名古屋との気温差も、昼食で食べたソーキそばの美味しさも、初めての沖縄にずっと浮かれた感じはあったが、ホテルに荷物を預けて会場へ向かう。ここまではいつものライブ遠征と何ら変わりないものだった。

ぎのわん海浜公園着。
沖縄のキラキラした海をバックにして、客席がステージに向かって扇型に並んでいる。どの席に座ってもステージを見渡しやすい造り。演者を観に来た誰にでも優しい造りの素敵な会場だ。決して大きな会場ではないけれど、ロケーションは抜群に良い。

半券を片手に、ステージに向かって通路を進んでいく。高鳴る鼓動と共に沸き立つ緊張感。自分の座席の前に来た頃にはすでに並みのものではなかった。席に腰掛けると目の前にあったのは青いプラ柵。その先にはさっきまで小さく見えていたステージが眼前いっぱいに待ち構えていた。

所狭しとスピーカーやアンプが並び、ドラムセットやパーカッションのセットが鎮座している。スクリーンも中央にある登場時のセットも、つい2か月前にガイシホールで観たものだったはずなのに、全てが特別なものに見えた。

時間はどんどんと速く進み、期待感と緊張感も比例するように高まっていく。ピークに達するのもつかの間で、ついにライブが始まった…!


『WILD EYES』のイントロと共に中央のセットの幕が開く。
僕の目の前には、まぎれもなく水樹奈々さんがそこにいた…


…あっという間の時間だった。
オープニングから疾走感溢れる楽曲が続き、タイマン勝負ではしっとりとまた爽やかに歌い上げる。名立たるミュージシャンを有するチェリーボーイズの重厚かつ巧みな演奏をスピーカーからダイレクトに浴びて、終始コール&レスポンスの心地よい掛け合いがあり、ラストには会場全体に包まれたグルーブ感と多幸感の中での『POP MASTER』の大合唱。

いつものライブの感想と遜色ないもののように見えるが、この時は全く違うものだった。何故なら、どの場面を切り取っても目の前に奈々さんがいるからだ。

誰かの頭越しでも、デカいモニター越しでも、サイズの大小問わず移動するための『乗り物』に乗って座席の近くに来た一瞬でもない。実物大・実寸大であって、そこに存在している『水樹奈々』を目に焼き付けている。

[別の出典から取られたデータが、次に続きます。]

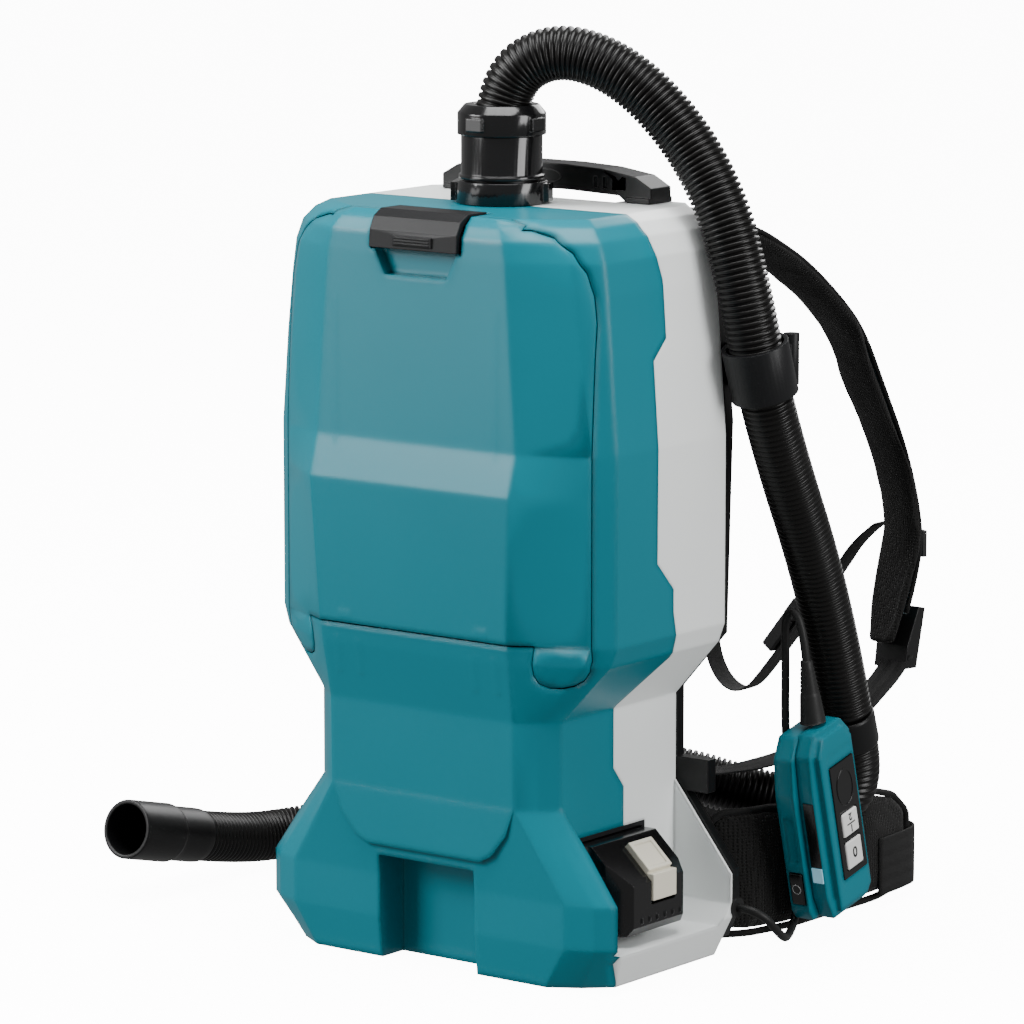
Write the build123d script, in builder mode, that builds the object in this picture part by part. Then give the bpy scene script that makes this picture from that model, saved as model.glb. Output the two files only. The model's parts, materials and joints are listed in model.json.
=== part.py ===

17・8の頃に初めて好きになった声優さんが、受験の結果に失望していた中でも観ていたテレビの中で『POWER GATE』を歌っていたあの時の本人が、初めて行ったライブで聴いた歌声に鳥肌が立つほど感動したあの時の本人が、今その目の前にいる。そして歌い、踊り、笑っている。その姿を見て、この上ない感動を覚えることがあっただろうか…

これほどまでに「ずっとこの場所に、この空間にいたい」と思ったライブは無かった。いや、ライブの度に思うことでもあるが、この日だけは何もかもが『特別』であって『格別』だった。

南国の春にまだ少し早い夜には肌寒さもあったが、この日にはちょうど良いものだった。全身で幸せを噛みしめてホテルへと戻った…。


あの日以来沖縄が好きになり、昨年も本島へ、今年は石垣島へ行ってきた。そういえば奈々さんも石垣島へ弾丸で行った話してたっけ?なんて思いながら、竹富島へ向かう船に乗ってた気がする。今でも時々思い出すあの日の記憶を締め括るのはいつもこの言葉だ。